Das Staatsoberhaupt fing nicht zu konkretisieren an, was gerade diese Spannung ausgelöst hatte. Die Vermutung, dass es um die Migrationskrise an der weißrussisch-polnischen und weißrussisch-litauischen Grenze gehe, drängte sich natürlich auf. Übrigens, bei der Beurteilung der sich dort ergebenen Situationen machte Putin den Westen für ihr Entstehen verantwortlich.

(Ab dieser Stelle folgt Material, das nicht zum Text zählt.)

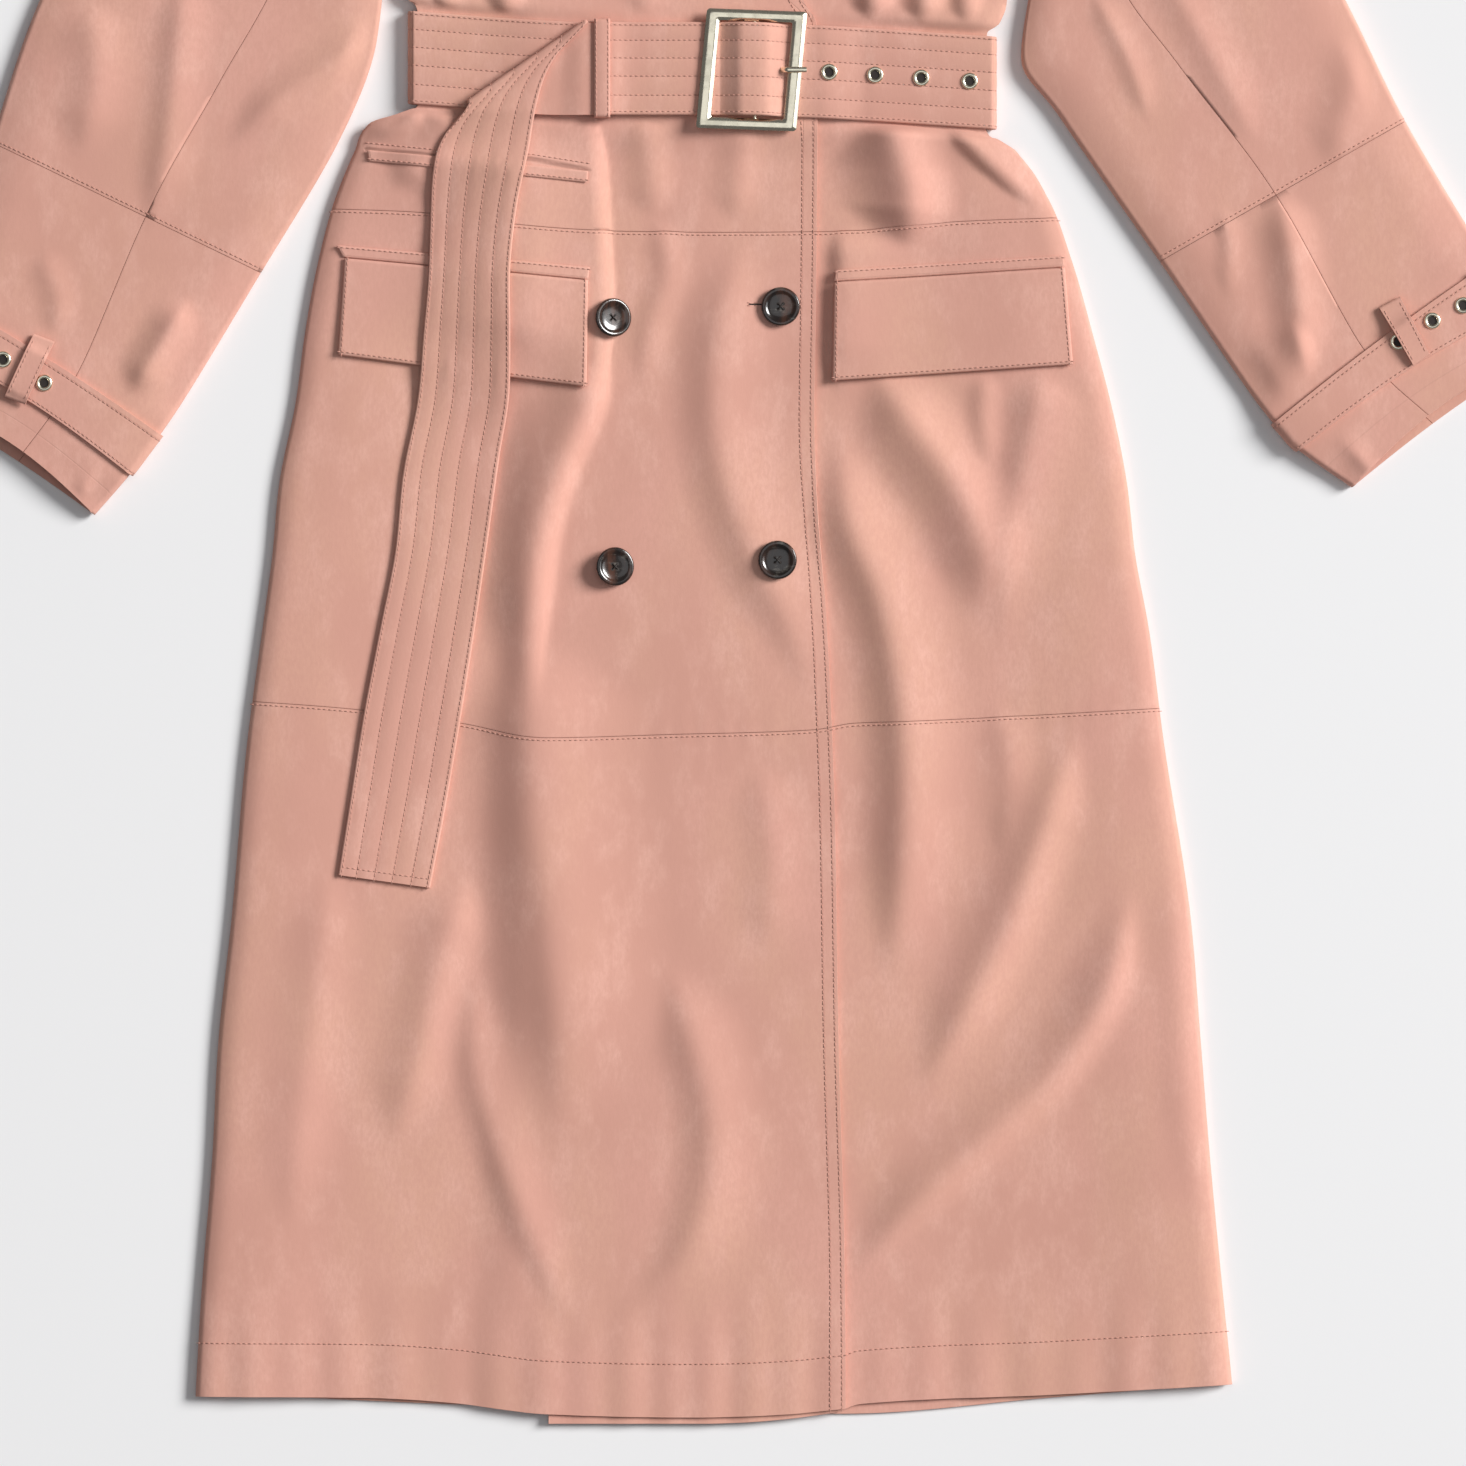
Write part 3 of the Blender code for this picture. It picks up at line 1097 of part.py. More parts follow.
def build_sleeves():
    """Both sleeves with their straps, eyelets, loops and small buckles."""
    for side, stations in (("right", RIGHT_SLEEVE), ("left", LEFT_SLEEVE)):
        sleeve = Sleeve(side, stations)
        strap = sleeve.build()
        names = [f"{side}_sleeve_{edge}_lower" for edge in ("outer", "inner")] + [strap.name]
        spots = STRAP_EYELETS[side]
        eyelets = []
        for number, (x, y) in enumerate(spots, 1):
            ring = [(x + EYELET_OUTER * cos(a), y + EYELET_OUTER * sin(a), 0.0) for a in np.linspace(0, 6, 16)]
            z = rest_height(ring, names, gap=0.05)
            eyelets.append(f"{side}_strap_eyelet_{number}")
            build_eyelet(eyelets[-1], x, y, z)
        level = solids[eyelets[0]][0][:, 2].mean()
        cut_holes(strap, spots, level - 2.6, level + 4)
        loop = next(one for one in LOOPS if one.side == side)
        grid = patch(loop.corners, 8, 3)
        arch = np.sin(np.linspace(0, pi, 8)) * loop.stand
        grid[..., 2] = CLOTH
        laid = lay_on(grid, names + eyelets)
        laid[..., 2] += arch[:, None]
        shell(f"{side}_strap_loop", raised(laid, 1.6), laid, SUEDE_BELT)
        x, y, degrees = STRAP_BUCKLES[side]
        turn = radians(degrees)
        corners = [(x + a * cos(turn) - b * sin(turn), y + a * sin(turn) + b * cos(turn), 0.0)
                   for a in np.linspace(-8, 8, 7) for b in np.linspace(-19, 19, 9)]
        z = rest_height(corners, names)

        def place(a, b, height):
            return x + a * cos(turn) - b * sin(turn), y + a * sin(turn) + b * cos(turn), z + height

        frame_ring(f"{side}_strap_buckle", (8.0, 19.0), (3.0, 3.0), 2.2, place, bevel=0.6)


build_back()
build_fronts()
build_collar()
build_pockets()
build_buttons()
build_belt_strap()
build_keeper()
build_belt_tail()
build_buckle()
for number, eyelet_x in enumerate(EYELETS_X[1:], 1):
    eyelet_z = 11.6 if eyelet_x < 90 else 9.3
    build_eyelet(f"belt_eyelet_{number}", eyelet_x, float(belt_line(eyelet_x)), eyelet_z)
build_sleeves()
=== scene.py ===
"""Looks of a belted, double-breasted trench coat in pink faux suede, laid flat on its back.

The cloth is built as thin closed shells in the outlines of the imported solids, from the same tables. Its
folds follow the photo: they are more and higher than those of the solids, and the sleeves are fuller.
Creases, seams, topstitching and fittings are added.
Lengths are millimetres measured from the middle of the belt until a mesh is made; place() turns them
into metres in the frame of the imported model. Left and right in the names are the wearer's.
"""

import json
import logging
from dataclasses import dataclass, field
from enum import Enum
from math import cos, hypot, pi, radians, sin
from typing import Callable, NamedTuple, Sequence

import bmesh
import bpy
import numpy as np
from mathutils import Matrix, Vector
from mathutils.bvhtree import BVHTree

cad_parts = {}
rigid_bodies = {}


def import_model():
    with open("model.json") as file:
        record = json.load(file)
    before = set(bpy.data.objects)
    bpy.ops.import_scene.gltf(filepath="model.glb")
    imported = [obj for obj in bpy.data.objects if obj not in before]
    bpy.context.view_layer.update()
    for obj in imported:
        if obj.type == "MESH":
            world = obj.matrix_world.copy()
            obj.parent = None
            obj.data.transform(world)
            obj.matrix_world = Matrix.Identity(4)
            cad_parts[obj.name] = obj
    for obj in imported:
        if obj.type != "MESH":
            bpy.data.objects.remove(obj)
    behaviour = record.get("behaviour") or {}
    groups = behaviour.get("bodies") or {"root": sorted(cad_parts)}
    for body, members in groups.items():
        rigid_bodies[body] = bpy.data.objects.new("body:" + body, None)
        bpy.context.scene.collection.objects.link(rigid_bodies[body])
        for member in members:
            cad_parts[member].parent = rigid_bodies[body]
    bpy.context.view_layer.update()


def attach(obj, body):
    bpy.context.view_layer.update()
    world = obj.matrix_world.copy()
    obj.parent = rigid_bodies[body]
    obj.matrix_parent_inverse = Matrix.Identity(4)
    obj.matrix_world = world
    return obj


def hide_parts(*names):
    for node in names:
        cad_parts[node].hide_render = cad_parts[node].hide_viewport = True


log = logging.getLogger("trench_coat")

Array = np.ndarray
Curve = Callable[[Array], Array]
Colour = tuple[float, float, float]
Object = bpy.types.Object
Material = bpy.types.Material
Socket = bpy.types.NodeSocket

WAIST = (-14.0, 211.0)     # where the middle of the belt lies in the frame
CLOTH = 2.0                # wall of a panel
GAP = 0.3                  # air between pieces that lie on each other
SEAM = 0.03                # each panel stops this far from its seam line
STACK = CLOTH + GAP
BODY = "root"
DRESSED = "_dressed"        # ending of a visual piece's name


# ---------------------------------------------------------------- outline tables
class Side(NamedTuple):
    """Place of an outline at one height."""

    y: float
    x: float


class Run(NamedTuple):
    """Height of a seam, hem or belt line at one place across the coat."""

    x: float
    y: float


class Roll(NamedTuple):
    """Where each front's edge or roll line is at one height of the bodice."""

    y: float
    right: float
    left: float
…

Dabei unterstrich der russische Präsident auf jegliche Art und Weise, dass die Türen für einen Dialog mit den USA sowie mit Europäischen Union und der NATO seitens Russlands offen seien. Freilich erklärte, dass sich die Beziehungen mit den Vereinigten Staaten „gelinde gesagt in einem unbefriedigenden Zustand befinden“ würden. Und die EU würde uns weiter verstoßen. Das Schlüsselthema für diesen Dialog umriss Putin, wobei er sich unmittelbar an Außenminister Sergej Lawrow wandte. „Es muss, Sergej Viktorowitsch, die Frage nach der Gewährung ernsthafter Sicherheitsgarantien in dieser Richtung gestellt werden“, sagte der Kremlchef.
Es muss angemerkt werden, dass gerade am Vorabend des Auftritts des russischen Staatsoberhauptes durch Politiker von Ländern des Westens eine Reihe von Erklärungen abgegeben wurden, die belegen, dass solche Vereinbarungen mit der Russischen Föderation und deren weißrussischen Verbündeten für sie inakzeptabel seien. Beispielsweise gab der offizielle Sprecher der deutschen Bundesregierung, Steffen Seibert, zu verstehen, dass eine Lösung der Migrationskrise zum Preis einer Anerkennung der Legitimität von Alexander Lukaschenko unmöglich sei. Dass der Westen absolut kein Gleichgewicht der Interessen mit Moskau suchen wolle, sagte zum Abschluss der Tagung des Kollegiums auch Lawrow. Nach seinen Worten würde sich in den Beziehungen mit dem Westen für Russland „sehr viel Konfliktpotenzial anhäufen“. Mögliche Wege für eine Lösung dieser Situation hat der Minister aber nicht aufgezeigt.